Самое важное, что маленький тщедушный Картомастный, похожий на сонного пискаря, силой каких-то чар выгонял из гостиниц всех посетителей — генералов, купцов, дворян; что за Картомастным от Варшавы до Ломжи и еще дальше, до самой Немецкой границы, шли музыканты в три ряда и играли так громко, что помещики выходили встречать его в новых жупанах, с серебряными блюдами в руках, а паненки целовали его, как они хотел.
Кержак (раскольник) из Томской губернии, черный и тусклый, как завалявшаяся древняя икона, рассказывал о каком-то ските златоглавом, за лесами Нарымскими, за болотами, где в омутах не вода, а стоят острые глубокие тени. И в тех скитах ходят белые старцы под деревьями. Каждому дереву тысяча лет и каждому старцу тысяча с годом.
Еврей Прончик, — бежавший из пересыльной тюрьмы, читал письма от брата из Америки, которые он сам писал на обрывках бумаги, подобранных в палатке инженера. Брат звал его к себе в Нью-Йорк, «где человек с хорошей фантазией в один день может заработать столько денег, что их ни один банк не возьмет на сохранение».
Все отлично знали, что рассказчики лгут; что не было ни скита с тысячелетними старцами, ни золотой горы; знали, что Прончик сам пишет письма из Америки.
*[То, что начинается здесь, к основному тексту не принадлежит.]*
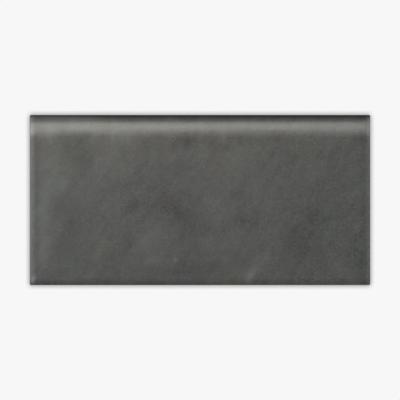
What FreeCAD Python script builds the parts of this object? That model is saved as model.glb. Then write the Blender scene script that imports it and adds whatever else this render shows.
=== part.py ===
# Bullnose wall tile, one pressed, glazed and fired piece, lying on its back.
# Origin: middle of the back. +X along the length, +Y towards the bullnosed long edge,
# +Z out of the glazed face. Millimetres.

import FreeCAD, Part
import math
import os
import Sketcher
from enum import IntEnum
from FreeCAD import Vector

doc = FreeCAD.newDocument("bullnose_tile")

# Driving dimensions
sheet = doc.addObject("Spreadsheet::Sheet", "Sizes")
driving = [
    ("tileLength", 150, "along the bullnosed edge"),
    ("tileWidth", 75, "from the plain long edge to the tip of the nose"),
    ("tileThickness", 8, "back to glazed face"),
    ("noseReach", 10, "how far in from the tip the face starts to fall"),
    ("noseLand", 1.5, "upright strip left below the nose"),
    ("shoulderTilt", 18, "degrees of fall where the shoulder arc hands over to the nose arc"),
    ("cushionReach", 3, "width of the soft fall along the three plain edges"),
    ("cushionDrop", 0.35, "depth of that fall at the edge"),
    ("arrisRadius", 0.3, "rounding of the face edges and of the upright corners"),
    ("backBevel", 0.2, "small bevel round the back"),
    ("keyPitch", 14, "spacing of the keying cells in the back"),
    ("keyRib", 2.5, "width of the ribs between the cells"),
    ("keyDepth", 0.7, "depth of the cells"),
    ("keyDraft", 25, "degrees of draft on the cell walls"),
    ("keyCorner", 1.5, "corner radius of a cell"),
    ("endBorder", 4, "least plain border at the two ends of the back"),
    ("plainBorder", 6.5, "plain border along the plain long edge of the back"),
    ("noseBorder", 12, "least plain border under the nose"),
]
for row, (alias, value, note) in enumerate(driving, start=1):
    sheet.set(f"A{row}", alias)
    sheet.set(f"B{row}", str(value))
    sheet.set(f"C{row}", note)
    sheet.setAlias(f"B{row}", alias)

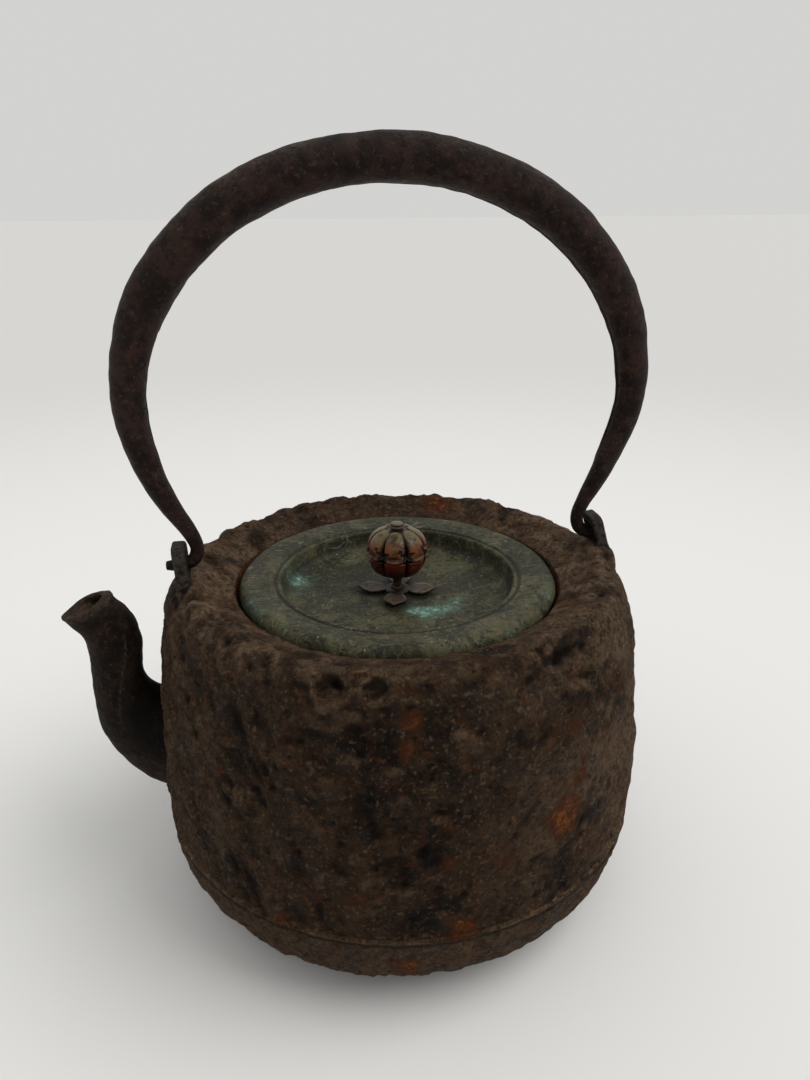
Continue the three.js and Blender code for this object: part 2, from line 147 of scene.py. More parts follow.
def wobble(points, size, seeds):
    """Noise in all three directions, one seed each."""
    return np.stack([noise(points, size, seed) for seed in seeds], 1)


def pits(points, size, share, radius, seed):
    """Round hollows, 0 to 1 deep, in a share of the cells. radius is in cell sizes."""
    reach, chance = cells(points, size, seed)
    width = radius * (0.6 + 0.8 * chance / share)
    return np.where(chance < share, step(reach, width, width * 0.25), 0)


# ---- meshes ----

def skin(name, rings, ends=(None, None), wrap=False):
    """A mesh over rings of points (rows, around, xyz). ends closes the first and the last row on
    a point each; wrap joins the last row to the first."""
    rows, around = rings.shape[:2]
    vertices = rings.reshape(-1, 3)
    row = np.arange(rows if wrap else rows - 1)[:, None]
    side = np.arange(around)[None, :]
    a, b = row * around + side, row * around + (side + 1) % around
    lift = ((row + 1) % rows - row) * around
    faces = np.stack([a, b, b + lift, a + lift], -1).reshape(-1, 4).tolist()
    for end, centre in enumerate(ends):
        if centre is not None:
            hub = len(vertices)
            vertices = np.vstack([vertices, centre])
            first = 0 if end == 0 else (rows - 1) * around
            for n in range(around):
                pair = [first + n, first + (n + 1) % around]
                faces.append([hub] + (pair[::-1] if end == 0 else pair))
    mesh = bpy.data.meshes.new(name)
    mesh.from_pydata((vertices * MM).tolist(), [], faces)
    return finished(name, mesh)


def linked(name, data):
    thing = bpy.data.objects.new(name, data)
    bpy.context.collection.objects.link(thing)
    return thing


def finished(name, mesh):
    """An object of the mesh, with faces out and smooth."""
    shape = bmesh.new()
    shape.from_mesh(mesh)
    bmesh.ops.recalc_face_normals(shape, faces=shape.faces)
    shape.to_mesh(mesh)
    shape.free()
    mesh.shade_smooth()
    return linked(name, mesh)


def spun(profile, around, turn=0.0):
    """Rings of a profile of (radius, height) turned about Z, and each ring's normals."""
    profile = np.asarray(profile, float)
    angle = turn + np.linspace(0, 2 * np.pi, around, endpoint=False)
    radial = np.stack([np.cos(angle), np.sin(angle), np.zeros(around)], 1)
    rings = profile[:, None, :1] * radial[None] + profile[:, None, 1:] * np.array([0, 0, 1.0])
    way = unit(np.gradient(profile, axis=0))
    normals = way[:, None, 1:] * radial[None] - way[:, None, :1] * np.array([0, 0, 1.0])
    return rings, normals, angle


def bridge(shape, low, high):
    """Faces between two closed rings of bmesh points."""
    for n in range(len(low)):
        after = (n + 1) % len(low)
        shape.faces.new([low[n], low[after], high[after], high[n]])


def from_shape(name, shape):
    """An object of a bmesh, which is used up."""
    mesh = bpy.data.meshes.new(name)
    shape.to_mesh(mesh)
    shape.free()
    return finished(name, mesh)


def read(piece, what):
    vertices = piece.data.vertices
    flat = np.empty(len(vertices) * 3)
    vertices.foreach_get(what, flat)
    return flat.reshape(-1, 3)


def points_of(piece):
    return read(piece, "co") / MM


def normals_of(piece):
    return read(piece, "normal")


def unit(ways):
    return ways / np.maximum(np.linalg.norm(ways, axis=1), 1e-9)[:, None]


def paint(piece, **shares):
    """Keeps shares from 0 to 1 on the mesh's points, for its material to read. A skin's end points
    come last and keep 0."""
    for name, share in shares.items():
        layer = piece.data.attributes.new(name, "FLOAT", "POINT")
        values = np.zeros(len(layer.data), np.float32)
        values[:len(share)] = np.clip(share, 0, 1)
        layer.data.foreach_set("value", values)


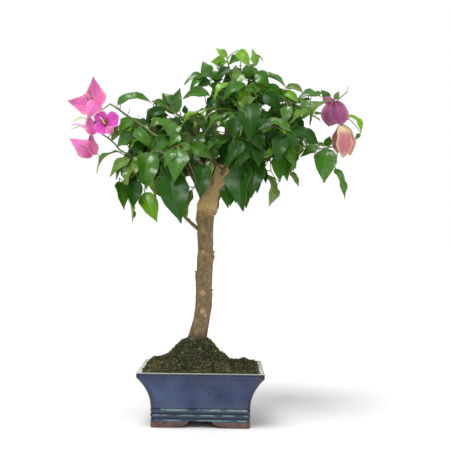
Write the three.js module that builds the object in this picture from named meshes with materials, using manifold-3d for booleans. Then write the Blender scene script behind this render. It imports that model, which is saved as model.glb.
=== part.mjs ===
// A bougainvillea grown as a small tree, planted in a glazed rectangular pot.
// Millimetres, +Z up. Everything is laid out from the middle of the pot's foot, on the
// surface that the pot stands on, and the finished plant is then moved so that the origin
// lies under the middle of its whole outline.

import * as THREE from "three";
import { mergeVertices } from "three/addons/utils/BufferGeometryUtils.js";
import Module from "manifold-3d";

const wasm = await Module();
wasm.setup();

// Clearance left wherever one piece meets another.
const GAP = 0.3;

// The pot: a rectangle with a lip, walls that sweep in to a waist, and a banded plinth on feet.
const POT = {
  length: 180,
  depth: 135,
  height: 80,
  corner: 5,
  wall: 7,
  edge: 1,
  lipHeight: 73,
  waistHeight: 28.5,
  waistInset: 18.9,
  wallRings: 7,
  insideRings: 4,
  floorTop: 18,
  floorUnderside: 11,
  footWall: 8,
};

// The plinth's outline as height and inset from the rim: foot, lower band, two beads.
const PLINTH = [
  [0, 19.3],
  [8.2, 19.3],
  [8.6, 18.6],
  [13, 18.6],
  [13.8, 20.1],
  [14.6, 18.7],
  [19.4, 18.7],
  [20.3, 20.2],
  [21.2, 19],
  [27, 19],
];

// The opening between two feet, as half widths on the long side, and heights. Its outline
// swells by a little between them.
const ARCH = { foot: 42, shoulder: 22, crown: 16, shoulderHeight: 4.5, height: 10, swell: 0.9 };

// The moss over the soil: its height at the rim, how much it swells to the middle, and its
// lumps. Then the mound that it makes round the trunk's foot, with a flat seat on top.
const MOSS = { edge: 77, swell: 7, lump: 0.9, lumpSizes: [6.1, 9.7, 5.3, 11.9], cells: [16, 13] };
const MOUND = { x: -8, y: 0, top: 119, seat: 15, foot: 58, lumpier: 3 };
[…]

Даже поощряли рассказчиков возгласами:
— А ну ври! ври еще! — Но слушали внимательно, сосредоточенно и сердились, когда кто-нибудь смеялся над Кержаком, Лямкой или поляком, уличая их в том, что они каждую ночь рассказывают свою историю по новому.
Отвратительная, подлая и жестокая правда, вся в грязи, крови и слезах, была им ненавистна, и когда они возвращались к своей настоящей повести, в которую каждый вставлял кусок, как в одну цельную стену, и все куски были скреплены общим цементом, рабочим казалось, что их жизнь так же никому не нужна, так же плутает и без толку тянется в дремучей постылой тайге, как та белая дорога, которую они протащили неизвестно зачем через болота, овраги, безвестные реки и горбатые холмы.